### REQUIRED TASK:
Print exactly the part opening with the line containing "The three.js and" and closing with the line containing "socket.default_value = value", with both of those lines included.

### GIVEN INFORMATION:
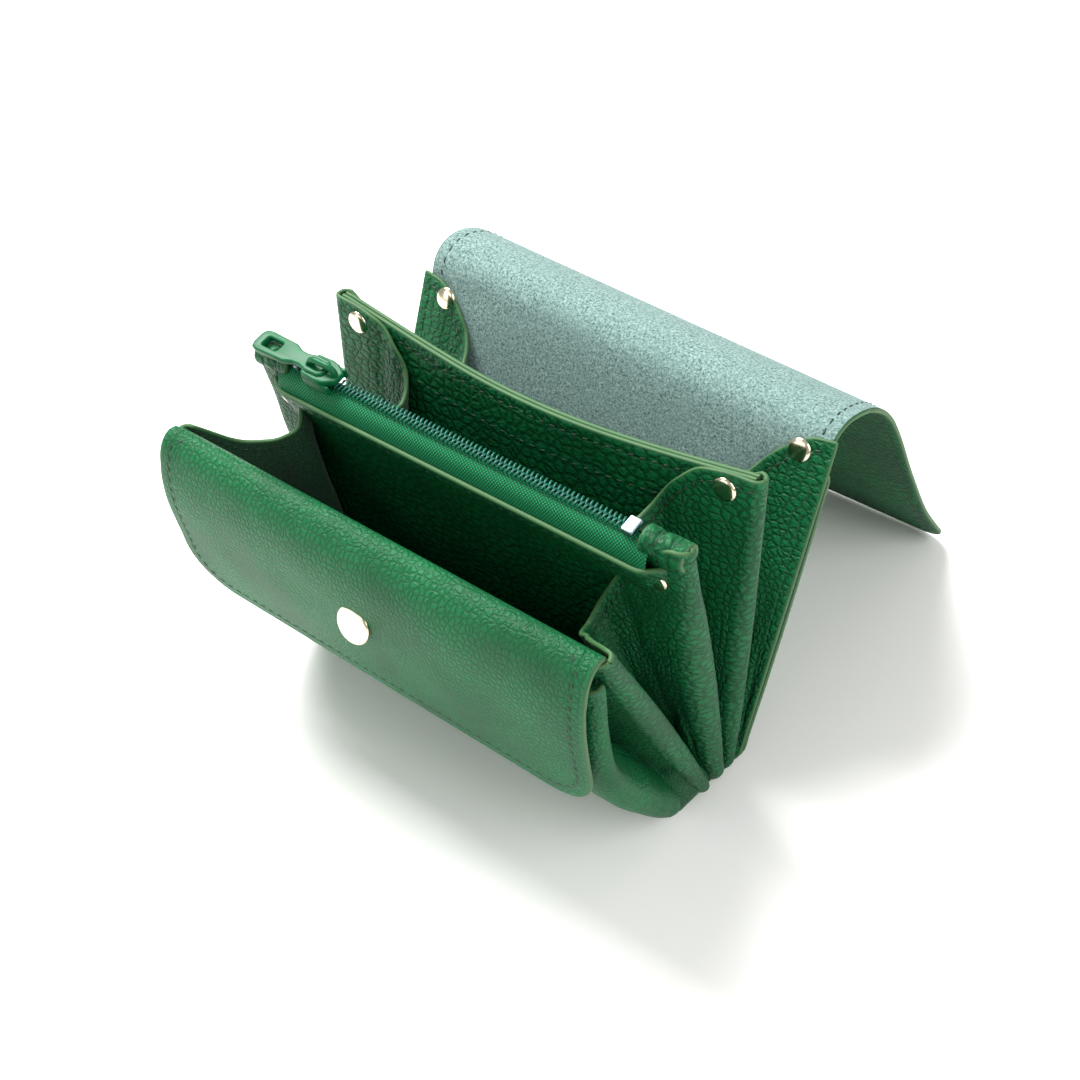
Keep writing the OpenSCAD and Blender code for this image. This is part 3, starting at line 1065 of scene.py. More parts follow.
@dataclass(frozen=True)
class Wall:
    """A wall that leans on its foot line, in mm. Its front faces -Y."""

    y: float
    z: float
    tilt: float

    def at(self, up: float, out: float = 0.0) -> Point2:
        """Place (y, z) up the wall and out of its front."""
        s, c = math.sin(self.tilt), math.cos(self.tilt)
        return (self.y + up * s - out * c, self.z + up * c + out * s)

    def y_at(self, z: np.ndarray, out: float | np.ndarray = 0.0) -> np.ndarray:
        """Y of the wall at a height, moved out of its front face."""
        return self.y + (z - self.z) * math.tan(self.tilt) - out / math.cos(self.tilt)

    def sheet(self, x: np.ndarray, up: np.ndarray, out: np.ndarray) -> np.ndarray:
        """Grid of points that lie across the wall, up it and out of its front.

        Args:
            x: Place across, for each column.
            up: Distance up the wall, for each point.
            out: Distance out of its front, for each point.

        Returns:
            The points, rows first.
        """
        s, c = math.sin(self.tilt), math.cos(self.tilt)
        y = self.y + up * s - out * c
        z = self.z + up * c + out * s
        return np.stack([np.broadcast_to(x, up.shape), y, z], axis=-1)

    def front(self) -> np.ndarray:
        """Unit vector out of the wall's front."""
        return np.array([0.0, -math.cos(self.tilt), math.sin(self.tilt)])


def joint_place(name: str) -> Point2:
    """Y and Z in mm of a joint's axis."""
    place = next(j["pos_m"] for j in frame["joints"] if j["name"] == name)
    return (place[1] / MM, place[2] / MM)


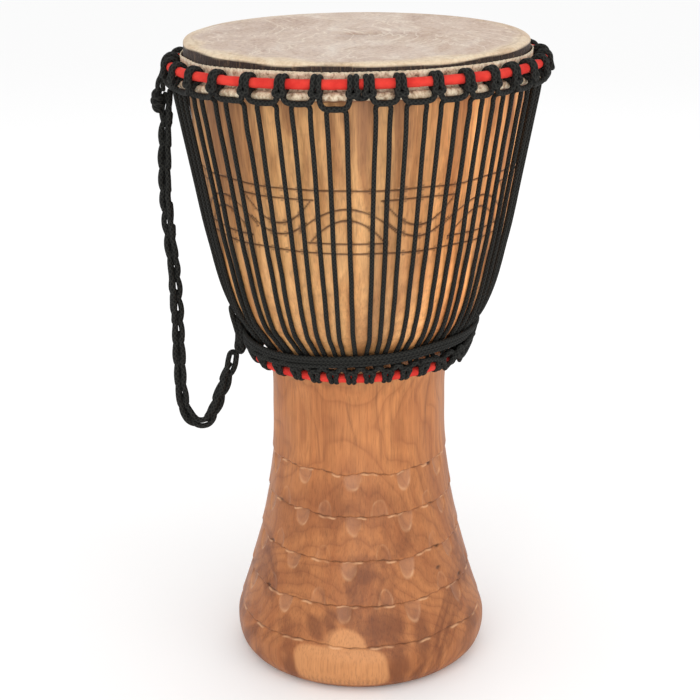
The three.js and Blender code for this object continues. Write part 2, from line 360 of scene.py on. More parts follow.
# ---- node helpers ----
class Nodes:
    """A material's node tree, with short calls for the nodes used here."""

    def __init__(self, name):
        self.material = bpy.data.materials.new(name)
        self.material.use_nodes = True
        self.tree = self.material.node_tree
        self.shader = self.tree.nodes["Principled BSDF"]

    def node(self, kind, inputs=None, **settings):
        made = self.tree.nodes.new("ShaderNode" + kind)
        for key, value in settings.items():
            setattr(made, key, value)
        for key, value in (inputs or {}).items():
            self.put(made.inputs[key], value)
        return made

    def put(self, socket, value):
        if isinstance(value, bpy.types.NodeSocket):
            self.tree.links.new(value, socket)
        else:
            socket.default_value = value

    def math(self, operation, a, b=0.5):
        made = self.node("Math", operation=operation)
        self.put(made.inputs[0], a)
        self.put(made.inputs[1], b)
        return made.outputs[0]

    def times(self, a, b):
        return self.math("MULTIPLY", a, b)

    def place(self, scale=(1, 1, 1)):
        """Positions on the object, scaled along each axis."""
        where = self.node("TexCoord").outputs["Object"]
        return self.node("Mapping", {"Vector": where, "Scale": scale}).outputs[0]

    def split(self, vector):
        return self.node("SeparateXYZ", {"Vector": vector}).outputs

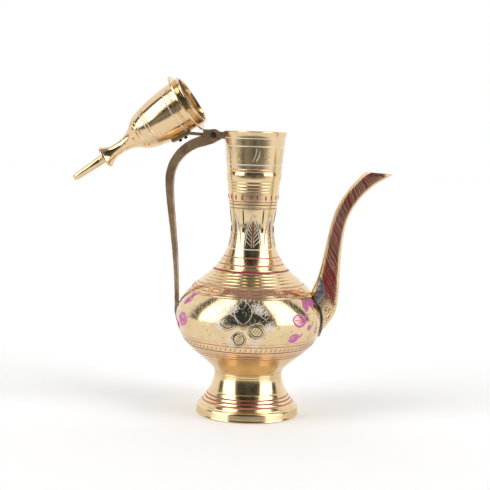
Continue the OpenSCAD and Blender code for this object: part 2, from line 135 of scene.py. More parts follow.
def new_node(tree, kind, inputs=(), **settings):
    made = tree.nodes.new(kind)
    for key, value in settings.items():
        setattr(made, key, value)
    feed(tree, made, inputs)
    return made


def calculated(tree, operation, *values):
    """Output of a math node that works on the values."""
    return new_node(tree, "ShaderNodeMath", list(enumerate(values)), operation=operation).outputs[0]


def turning_nodes():
    """Geometry Nodes that turn an outline, a chain of points in the XZ plane, about the Z axis."""
    tree = bpy.data.node_groups.new("turned_on_the_lathe", "GeometryNodeTree")
    for name, kind in (("Outline", "Geometry"), ("Facets", "Int"), ("Finish", "Material")):
        tree.interface.new_socket(name, in_out="INPUT", socket_type="NodeSocket" + kind)
    tree.interface.new_socket("Turned", in_out="OUTPUT", socket_type="NodeSocketGeometry")
    given = tree.nodes.new("NodeGroupInput").outputs
    count = new_node(tree, "GeometryNodeAttributeDomainSize", [("Geometry", given["Outline"])])
    row = calculated(tree, "ADD", given["Facets"], 1.0)
    grid = new_node(tree, "GeometryNodeMeshGrid",
                    [("Vertices X", count.outputs["Point Count"]), ("Vertices Y", row)])
    index = tree.nodes.new("GeometryNodeInputIndex").outputs[0]
    step = calculated(tree, "FLOOR", calculated(tree, "DIVIDE", index, row))
    facet = calculated(tree, "DIVIDE", math.tau, given["Facets"])
    angle = calculated(tree, "MULTIPLY", calculated(tree, "MODULO", index, row), facet)
    place = tree.nodes.new("GeometryNodeInputPosition").outputs[0]
    point = new_node(tree, "GeometryNodeSampleIndex", data_type="FLOAT_VECTOR")
    wax_and_painted_light = new_node(tree, "GeometryNodeInputNamedAttribute", [("Name", "wax_and_painted_light")], data_type="FLOAT_COLOR")
    fill_there = new_node(tree, "GeometryNodeSampleIndex", data_type="FLOAT_COLOR")
    for sample, value in ((point, place), (fill_there, wax_and_painted_light.outputs["Attribute"])):
        tree.links.new(given["Outline"], sample.inputs["Geometry"])
        tree.links.new(value, sample.inputs["Value"])
        tree.links.new(step, sample.inputs["Index"])
    spun = new_node(tree, "ShaderNodeVectorRotate",
                    [("Vector", point.outputs[0]), ("Angle", angle)], rotation_type="Z_AXIS")
    solid = new_node(tree, "GeometryNodeSetPosition",
                     [("Geometry", grid.outputs["Mesh"]), ("Position", spun.outputs[0])])
    coloured = new_node(
        tree, "GeometryNodeStoreNamedAttribute",
        [("Geometry", solid.outputs[0]), ("Name", "wax_and_painted_light"), ("Value", fill_there.outputs[0])],
        data_type="FLOAT_COLOR", domain="POINT",
    )
    height = new_node(tree, "ShaderNodeSeparateXYZ", [("Vector", point.outputs[0])]).outputs["Z"]
    lined = new_node(tree, "GeometryNodeStoreNamedAttribute",
                     [("Geometry", coloured.outputs[0]), ("Name", "up_axis"), ("Value", height)],
                     data_type="FLOAT", domain="POINT")
    closed = new_node(tree, "GeometryNodeMergeByDistance",
                      [("Geometry", lined.outputs[0]), ("Distance", 1e-6)])
    real = new_node(tree, "GeometryNodeRealizeInstances", [("Geometry", closed.outputs[0])])
    done = new_node(tree, "GeometryNodeSetMaterial",
                    [("Geometry", real.outputs[0]), ("Material", given["Finish"])])
    new_node(tree, "NodeGroupOutput", [("Turned", done.outputs[0])])
    return tree


TURNED = turning_nodes()


def placed(name, data):
    """Object in the scene, at the origin."""
    piece = bpy.data.objects.new(name, data)
    bpy.context.scene.collection.objects.link(piece)
    return piece


def made_plain(piece):
    """Gives the piece the mesh that its modifiers make, and removes them."""
    evaluated = piece.evaluated_get(bpy.context.evaluated_depsgraph_get())
    result = bpy.data.meshes.new_from_object(evaluated)
    piece.modifiers.clear()
    piece.data = result
    result.name = piece.name
    return result


def grown(name, mesh, tree, values):
    """Object made by running a Geometry Nodes tree on mesh, left as a plain closed mesh."""
    piece = placed(name, mesh)
    modifier = piece.modifiers.new(tree.name, "NODES")
    modifier.node_group = tree
    for socket in tree.interface.items_tree:
        if socket.in_out == "INPUT" and socket.name in values:
            modifier[socket.identifier] = values[socket.name]
    made_plain(piece)
    return piece


def faced(piece, crease=38):
    """Turns all faces outwards and shades them smooth, with an edge kept where they meet sharply."""
    work = bmesh.new()
    work.from_mesh(piece.data)
    bmesh.ops.recalc_face_normals(work, faces=work.faces)
    work.to_mesh(piece.data)
    work.free()
    piece.data.shade_smooth()
    piece.data.set_sharp_from_angle(angle=math.radians(crease))
    return piece


def turned(name, line, finish, facets=192):
    """Turned piece with the outline line, a list of (radius, height, fill); a fill is wax or painted glint.
    """
    chain = bpy.data.meshes.new(name)
    chain.from_pydata([(r, 0, z) for r, z, _ in line], [(i, i + 1) for i in range(len(line) - 1)], [])
    wax_and_painted_light = chain.attributes.new("wax_and_painted_light", "FLOAT_COLOR", "POINT")
    wax_and_painted_light.data.foreach_set("color", [value for *_, colour in line for value in colour])
    return faced(grown(name, chain, TURNED, {"Facets": facets, "Finish": finish}))


def ramp(tree, value, start=0.0, end=1.0, low=0.0, high=1.0, **settings):
    """Value carried from the range start to end over to the range low to high."""
    inputs = [("Value", value), ("From Min", start), ("From Max", end), ("To Min", low), ("To Max", high)]
    return new_node(tree, "ShaderNodeMapRange", inputs, **settings).outputs[0]


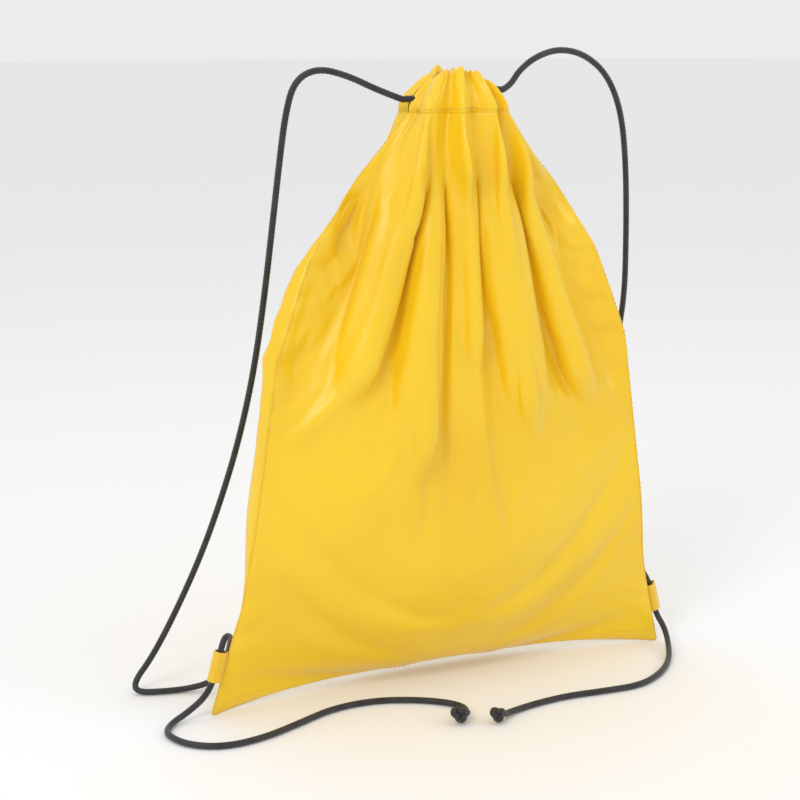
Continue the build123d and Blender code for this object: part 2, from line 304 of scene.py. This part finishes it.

### THE COMPLETED TASK:
The three.js and Blender code for this object continues. Write part 2, from line 360 of scene.py on. More parts follow.
# ---- node helpers ----
class Nodes:
    """A material's node tree, with short calls for the nodes used here."""

    def __init__(self, name):
        self.material = bpy.data.materials.new(name)
        self.material.use_nodes = True
        self.tree = self.material.node_tree
        self.shader = self.tree.nodes["Principled BSDF"]

    def node(self, kind, inputs=None, **settings):
        made = self.tree.nodes.new("ShaderNode" + kind)
        for key, value in settings.items():
            setattr(made, key, value)
        for key, value in (inputs or {}).items():
            self.put(made.inputs[key], value)
        return made

    def put(self, socket, value):
        if isinstance(value, bpy.types.NodeSocket):
            self.tree.links.new(value, socket)
        else:
            socket.default_value = value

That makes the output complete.